13 April, 2016
SSR-SRG, Swisscom, Ringier advertising joint venture: OFCOM and DETEC Decisions
The Federal Department of the Environment, Transport, Energy and Communications (DETEC) and the Federal Office of Communications (OFCOM) have examined the SSR-SRG's participation in the advertising marketing joint venture with Swisscom and Ringier from the viewpoint of media legislation.
The new joint venture brings together three prominent media enterprises of Switzerland, the publishing company Ringier, the Swiss public service broadcaster SRG, which is the largest audiovisual enterprise of Switzerland, and national incumbent telecom provider Swisscom. In order to make their assessment, DETEC and OFCOM have sought the opinions of the main advertising and media associations and questioned the SSR-SRG in writing. One aim of the alliance is to facilitate the joint development of new advertising forms and technologies in Switzerland in order to strengthen the Swiss advertising market against globalised competition.
Two decisions were published on 29 February 2016: A decision by DETEC on the impact of the advertising alliance on the Swiss media landscape and a decision by OFCOM concerning targeted advertising.
In its decision pursuant to Art. 29 of the Swiss Radio and Television Act (RTVA), DETEC concludes that the participation of the SSR-SRG will not substantially restrict the development potential of the other media companies and that it does not jeopardize the implementation of the programme services mandate.
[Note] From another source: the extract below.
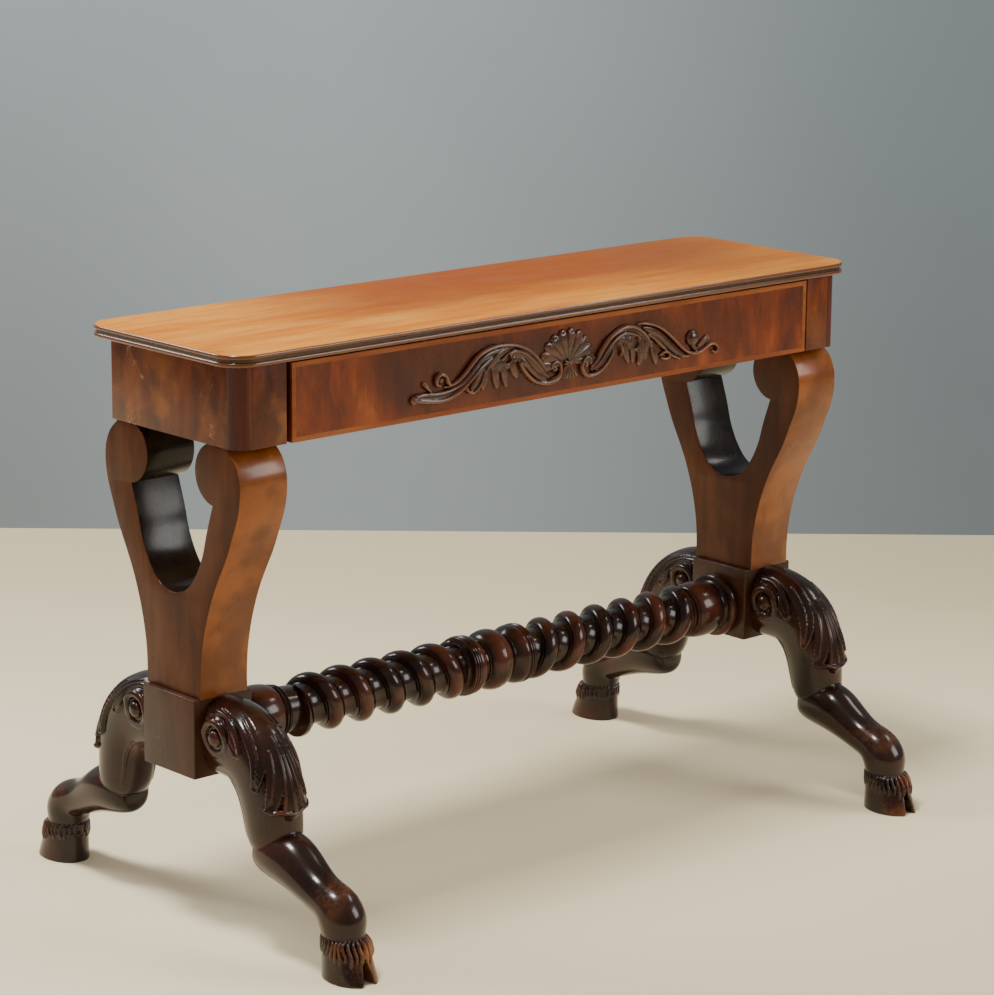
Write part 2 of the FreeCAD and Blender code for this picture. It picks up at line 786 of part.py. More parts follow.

While DETEC did not impose any formal conditions on the joint venture, reporting obligations by the SSR-SRG on a twice yearly basis have been introduced. OFCOM, in its capacity as the surveillance authority, will closely monitor future developments. If it should become evident that the SSR-SRG's participation in the joint venture was having significant effects on the provision of the SSR-SRG's services or on other media companies, DETEC could at any time enact a new procedure.
In its separate decision, OFCOM states that the current SSR-SRG licence does not allow the broadcasting of targeted advertising in its television programme services. Although the SSR-SRG can be a shareholder in the joint venture, owing to its current licence, it cannot currently insert this type of advertising into its programme services, unlike private broadcasters. According to the regulator, before introducing this new form of advertising, an appropriate legal framework should be created. The advertising ban applicable to SSR-SRG for its online programmes remains unchanged.
The decisions which were reached on 29 February 2016 effectively lift the ban on the SSR-SRG to participate in the joint venture, a ban imposed by OFCOM on a provisional basis on 16 December 2015.
The joint venture between the SSR-SRG, Ringier and Swisscom for the marketing of advertising had already received the go-ahead from the Competition Commission (COMCO). In its decision of 14 December 2015, COMCO considers it unlikely that effective competition in relation to advertising marketing will be jeopardised.
The new venture is being established in a rapidly developing media context in which foreign players (search engines, etc.) are capturing a growing share of advertising revenues. In 2014, the total advertising revenue in Switzerland rose to CHF 5 billion. Of this, online advertising was worth some CHF 720 million and television advertising revenues rose to CHF 772 million. Of this amount, the SSR-SRG's share was over 50%, compared to 40% for foreign advertising windows.
The announced partnership had provoked heated debates with Swiss private media operators and some Members of the Parliament who feared that the joint venture would create more market distortion in the media sector, as SRG and Swisscom mostly depend on public funding.